Monday is Jon and I's two-year anniversary and I can think of far better things to be doing at that time then watching this dysfunctional board. :D

Jen said...

The charter school going in to the old christian school building IS Sand Ridge CS. I kind of have a *thing* for charter schools, so I tried to find out what their CHARTER was, but to no avail via the internet. Meh.

Anonymous said...

What you might want to ask is when they get a interum Sup to do the job while they are still paying JR because the are acting like childeren with "Fiduciary" power along with the legal and settlement fees they will probable have spent two teachers worth of $ think about that the next time you talk about class size of offerings.

Anonymous said...

This mess is going to set education in Lebanon back by years. It is highly unlikely that Dr. Robinson will be able to return to effective leadership and what talented administrator will want to walk into this disaster? The district will get an ineffectual trainee at best and this is a very big, very serious job. My only hope it that principals and teachers, in a leadership vacuum, will pull together at some level and produce some good education.

Rick Alexander, of course, is just a destructive force. He put his own kids through private parochial school. He does not believe in public education and is making it his personal mission to use politics to impede success of Lebanon's regular schools so that even more students will be driven out.

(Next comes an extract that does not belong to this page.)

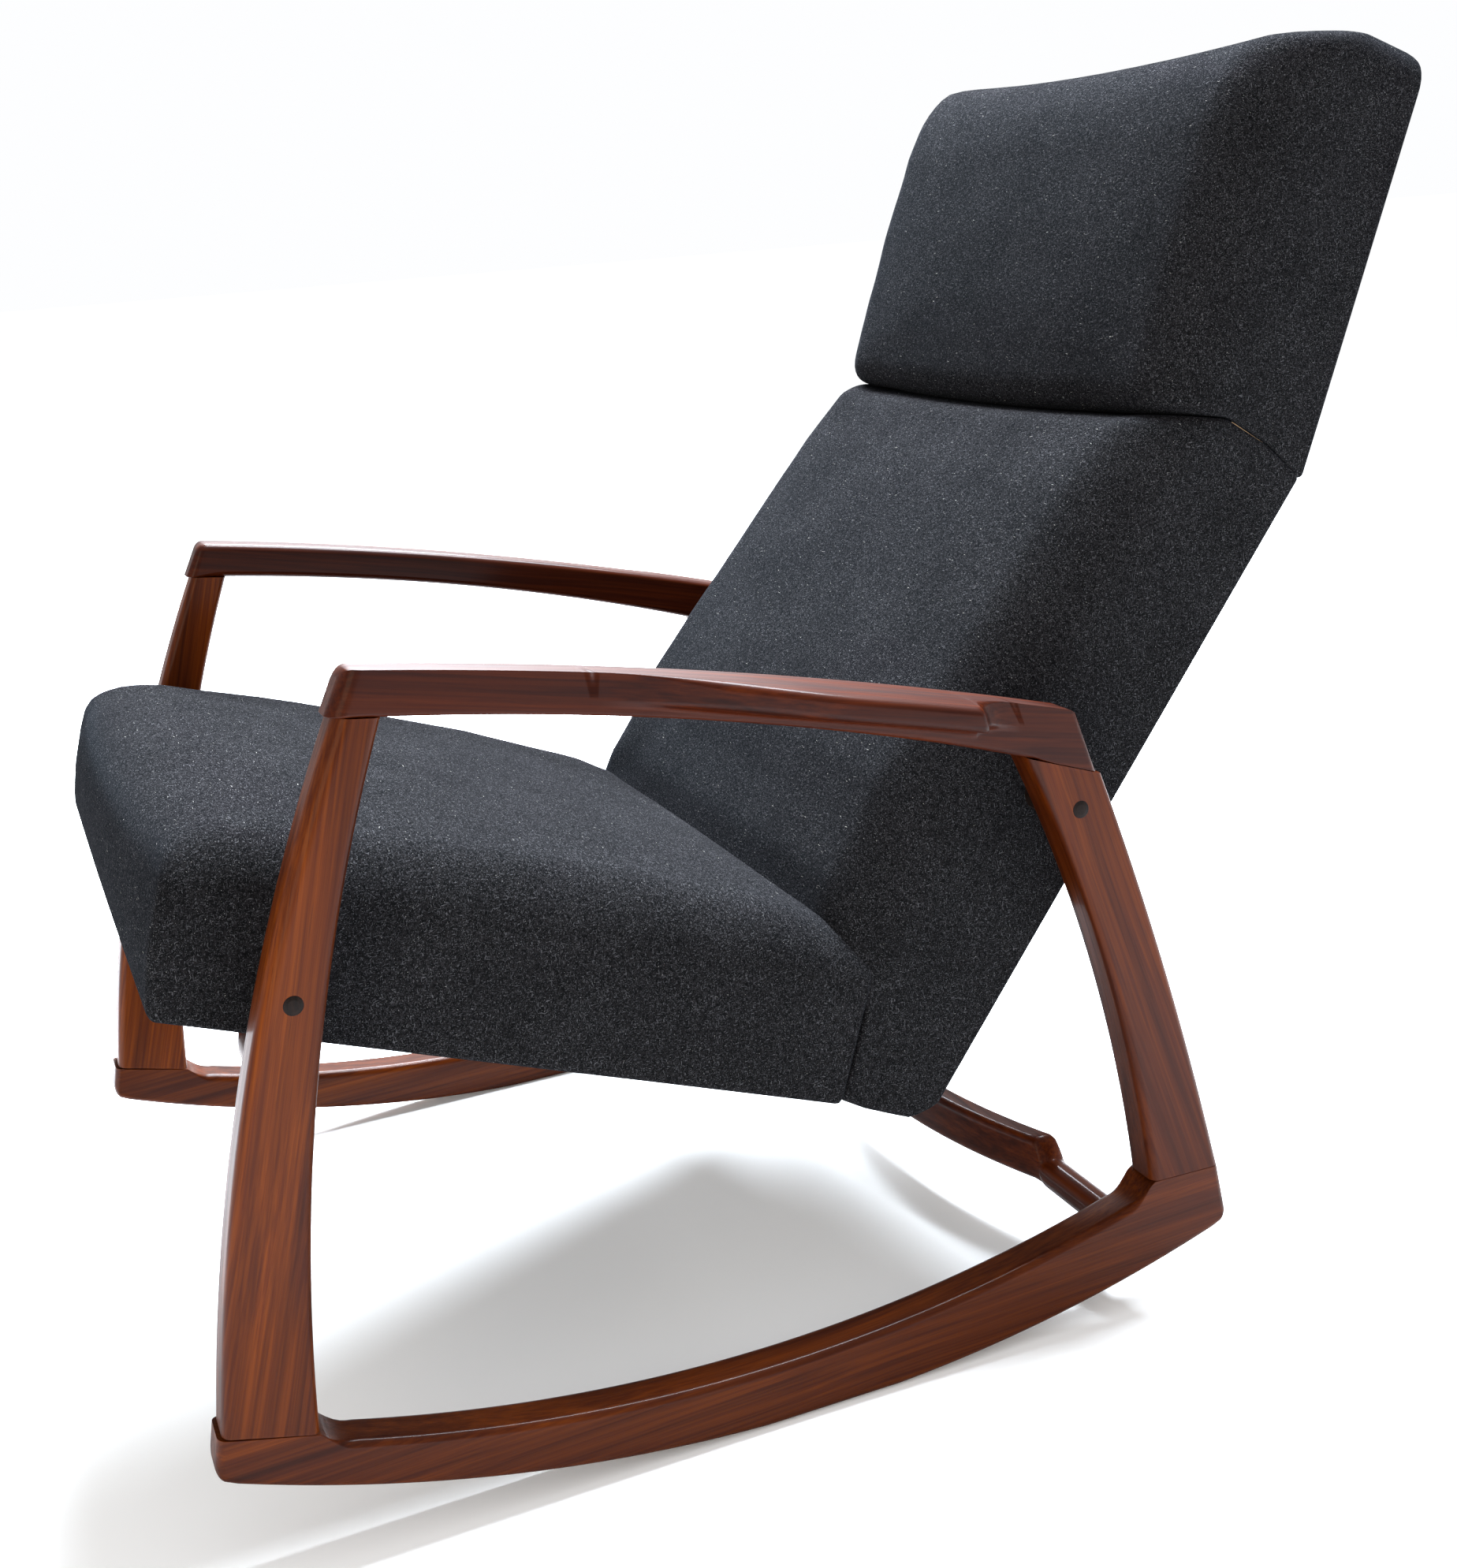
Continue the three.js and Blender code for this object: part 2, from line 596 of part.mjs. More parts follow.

This guy is bent on destroying the school system so he manages to get himself elected to a local school board. It is just bizarre.

Anonymous said...

Some time last winter Mr. Alexander and his shadowy associates conducted a survey in Lebanon. It was a comically designed instrument, obviously looking only for negatives only. I know that some people whom I have frequent contact with took the opportunity to question Alexander's approach and to bring some light to facts that he would sooner not publish. I just wonder what ever happened to that survey... Nobody heard another word about it.

Dennis said...

If you can get your hands on a copy of that survey, I would love to see it. My email can be found in my blogger profile.